Recorded data:

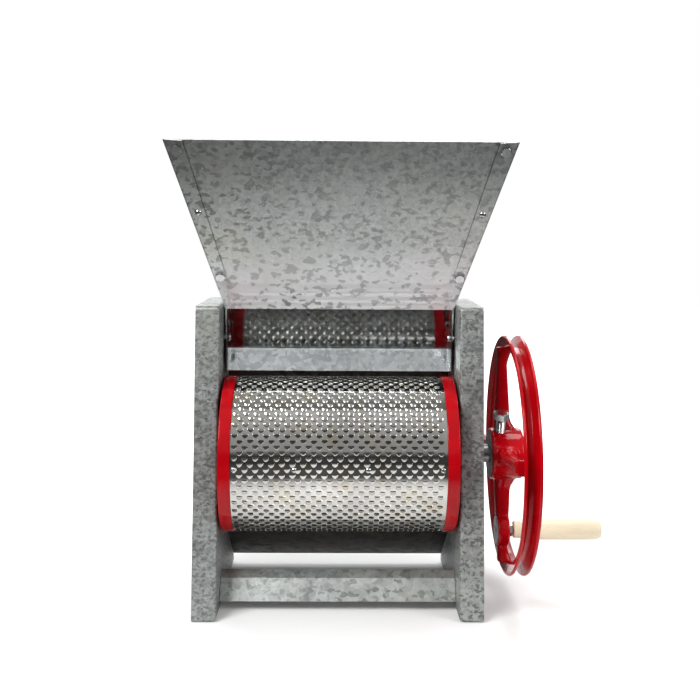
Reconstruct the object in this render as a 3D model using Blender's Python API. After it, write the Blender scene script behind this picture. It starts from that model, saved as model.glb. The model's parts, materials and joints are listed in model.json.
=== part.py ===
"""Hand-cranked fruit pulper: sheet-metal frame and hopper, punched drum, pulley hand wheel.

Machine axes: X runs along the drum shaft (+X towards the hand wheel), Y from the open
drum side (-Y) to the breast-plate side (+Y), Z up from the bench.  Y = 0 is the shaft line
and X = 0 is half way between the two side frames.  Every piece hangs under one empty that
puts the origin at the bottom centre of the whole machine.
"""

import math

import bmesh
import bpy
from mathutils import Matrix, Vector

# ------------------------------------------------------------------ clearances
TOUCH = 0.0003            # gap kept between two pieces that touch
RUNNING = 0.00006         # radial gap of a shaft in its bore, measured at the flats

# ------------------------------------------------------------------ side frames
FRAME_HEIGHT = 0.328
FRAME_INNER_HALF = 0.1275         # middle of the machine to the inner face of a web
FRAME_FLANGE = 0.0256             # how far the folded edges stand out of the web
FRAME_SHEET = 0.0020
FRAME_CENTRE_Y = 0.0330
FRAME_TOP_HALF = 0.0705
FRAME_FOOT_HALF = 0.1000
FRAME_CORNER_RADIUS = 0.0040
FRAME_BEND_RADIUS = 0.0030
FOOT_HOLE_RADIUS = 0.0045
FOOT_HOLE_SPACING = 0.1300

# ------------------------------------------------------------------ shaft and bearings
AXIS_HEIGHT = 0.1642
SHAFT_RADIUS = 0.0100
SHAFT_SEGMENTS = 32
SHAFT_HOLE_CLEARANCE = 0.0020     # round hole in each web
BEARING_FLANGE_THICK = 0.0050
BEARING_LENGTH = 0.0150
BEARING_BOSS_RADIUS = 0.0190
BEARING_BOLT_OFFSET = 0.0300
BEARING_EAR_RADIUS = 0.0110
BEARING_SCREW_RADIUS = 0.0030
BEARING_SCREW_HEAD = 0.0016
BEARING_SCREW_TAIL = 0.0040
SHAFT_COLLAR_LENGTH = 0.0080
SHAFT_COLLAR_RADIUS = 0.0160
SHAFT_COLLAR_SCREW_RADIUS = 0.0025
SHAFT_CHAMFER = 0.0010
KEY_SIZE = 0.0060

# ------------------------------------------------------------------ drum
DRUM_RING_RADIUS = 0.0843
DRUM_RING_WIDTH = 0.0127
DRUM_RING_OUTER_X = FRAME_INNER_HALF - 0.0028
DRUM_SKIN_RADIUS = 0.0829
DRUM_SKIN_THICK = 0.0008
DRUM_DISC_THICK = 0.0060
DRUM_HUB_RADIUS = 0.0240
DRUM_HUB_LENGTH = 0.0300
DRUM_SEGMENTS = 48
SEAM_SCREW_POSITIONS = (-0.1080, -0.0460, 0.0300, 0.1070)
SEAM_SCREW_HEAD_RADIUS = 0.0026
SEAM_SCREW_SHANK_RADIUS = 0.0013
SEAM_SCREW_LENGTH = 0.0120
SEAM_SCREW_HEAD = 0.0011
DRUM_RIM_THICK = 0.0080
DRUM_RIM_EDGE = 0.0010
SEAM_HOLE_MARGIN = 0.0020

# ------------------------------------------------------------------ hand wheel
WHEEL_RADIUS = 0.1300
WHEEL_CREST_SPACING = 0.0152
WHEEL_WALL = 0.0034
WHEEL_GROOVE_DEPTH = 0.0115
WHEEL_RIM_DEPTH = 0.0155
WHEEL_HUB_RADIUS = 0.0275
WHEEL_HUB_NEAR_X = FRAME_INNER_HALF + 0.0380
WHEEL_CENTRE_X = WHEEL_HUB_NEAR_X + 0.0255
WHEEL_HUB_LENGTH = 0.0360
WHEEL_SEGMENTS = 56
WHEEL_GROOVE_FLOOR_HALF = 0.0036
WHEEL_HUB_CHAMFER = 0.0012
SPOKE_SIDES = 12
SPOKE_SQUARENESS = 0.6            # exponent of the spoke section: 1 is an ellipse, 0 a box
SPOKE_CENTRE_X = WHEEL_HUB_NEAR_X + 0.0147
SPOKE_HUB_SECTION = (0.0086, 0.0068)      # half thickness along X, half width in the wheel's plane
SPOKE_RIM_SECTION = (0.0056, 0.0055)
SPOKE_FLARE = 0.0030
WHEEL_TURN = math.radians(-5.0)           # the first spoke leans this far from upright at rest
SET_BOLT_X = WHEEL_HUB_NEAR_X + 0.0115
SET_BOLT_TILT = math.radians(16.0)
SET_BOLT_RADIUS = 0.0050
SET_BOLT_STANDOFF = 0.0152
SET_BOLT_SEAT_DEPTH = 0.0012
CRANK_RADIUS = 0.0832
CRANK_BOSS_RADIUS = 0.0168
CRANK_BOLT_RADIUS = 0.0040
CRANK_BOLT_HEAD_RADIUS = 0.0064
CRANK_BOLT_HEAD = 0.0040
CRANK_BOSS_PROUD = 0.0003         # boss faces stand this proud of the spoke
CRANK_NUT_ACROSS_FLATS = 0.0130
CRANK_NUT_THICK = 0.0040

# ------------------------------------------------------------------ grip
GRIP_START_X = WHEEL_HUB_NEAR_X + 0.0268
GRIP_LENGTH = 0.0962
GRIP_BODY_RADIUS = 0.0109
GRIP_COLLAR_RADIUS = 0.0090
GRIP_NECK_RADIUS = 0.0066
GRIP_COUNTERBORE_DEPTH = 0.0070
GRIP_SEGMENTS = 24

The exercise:
Beginning at the top of the data, please return every line until and including the line containing "pulley hand wheel.", copied exactly, and nothing past it.

Response:
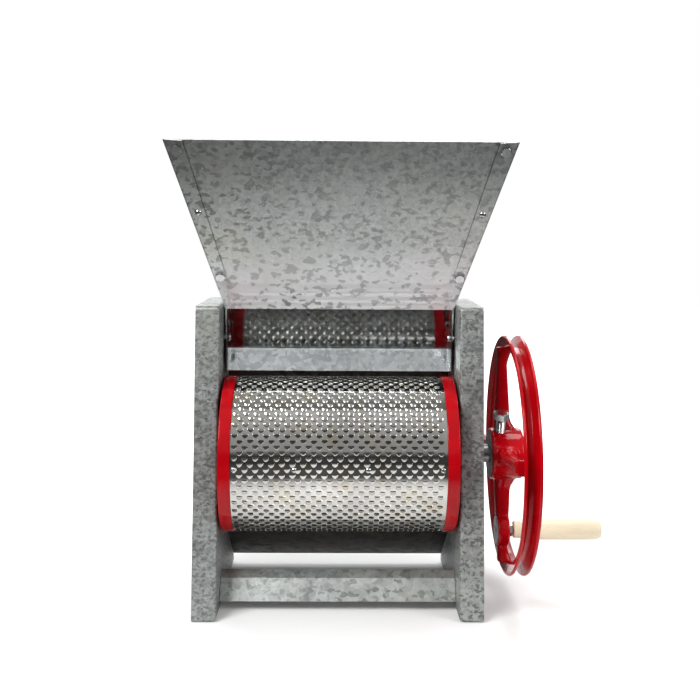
Reconstruct the object in this render as a 3D model using Blender's Python API. After it, write the Blender scene script behind this picture. It starts from that model, saved as model.glb. The model's parts, materials and joints are listed in model.json.
=== part.py ===
"""Hand-cranked fruit pulper: sheet-metal frame and hopper, punched drum, pulley hand wheel.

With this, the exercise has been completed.